Stanford Researchers Link Right-To-Carry Gun Laws With Rise In Violent Crime
STANFORD (CBS SF) - New research is bound to fuel to the debate over the impact of so-called right-to-carry (RTC) laws on crime.
Gun advocates have insisted that crime goes down when law-abiding citizens are allowed to carry concealed weapons in public.
A new study at Stanford that looked at crime data over a period of more than two decades and found violent crime rates actually increased when states adopted RTC laws.
Their research, 'The Impact of Right to Carry Laws and the NRC Report: The Latest Lessons for the Empirical Evaluation of Law and Policy,' was published in last month's Social Science Research Network.
The researchers examine the findings of the National Research Council (NRC), a group of experts in criminology, economy and statistics, who reviewed the existing data on the "relationship between firearms and violence," the impact of RTC laws, and the theory that the more guns created less crime.
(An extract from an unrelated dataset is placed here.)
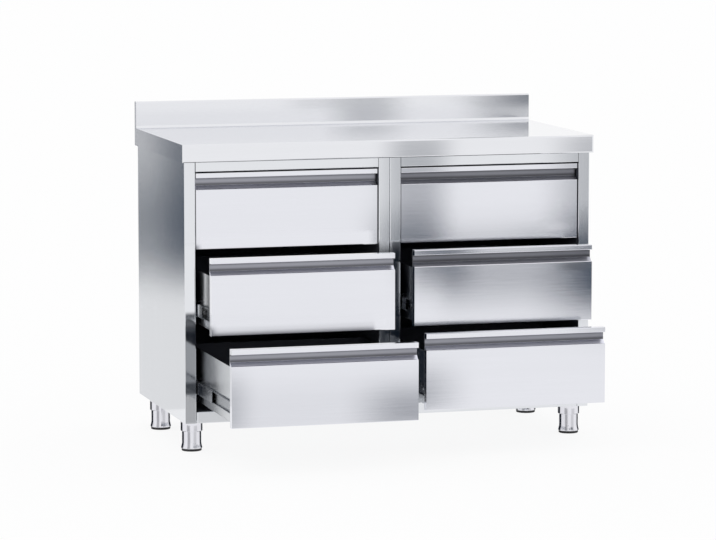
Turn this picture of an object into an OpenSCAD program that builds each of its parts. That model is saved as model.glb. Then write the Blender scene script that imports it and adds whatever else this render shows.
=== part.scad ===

The NRC panel released a report in 2004 that basically concluded "there was no reliable statistical support" for the more guns, less crime hypothesis. Additionally, "one dissenting committee member argued that the committee's own estimates revealed that RTC laws did in fact reduce the rate of murder."
The researchers sought to address the NRC's ambiguity on this "explosive topic," especially given the social and political policy implications.
In their paper, the researchers write, "Our systematic review of "NRC's evidence - its approach and findings - also provides important lessons on the perils of using traditional observational methods to elucidate the impact of legislation."
Professor John J. Donohue III, one of the co-authors told Stanford News, "The totality of the evidence based on educated judgments about the best statistical models suggests that right-to-carry laws are associated with substantially higher rates of aggravated assault, rape, robbery and murder."
In fact, the Stanford research showed an 8% increase in aggravated assault. Gun aggravated assaults increased by almost 33%.
Donahue admits "different statistical models can yield different estimated effects, and our ability to ascertain the best model is imperfect."
He told Stanford News that researchers should examine other methods and approaches.
"Sensitive results and anomalies - such as the occasional estimates that right-to-carry laws lead to higher rates of property crime - have plagued this inquiry for over a decade," he said.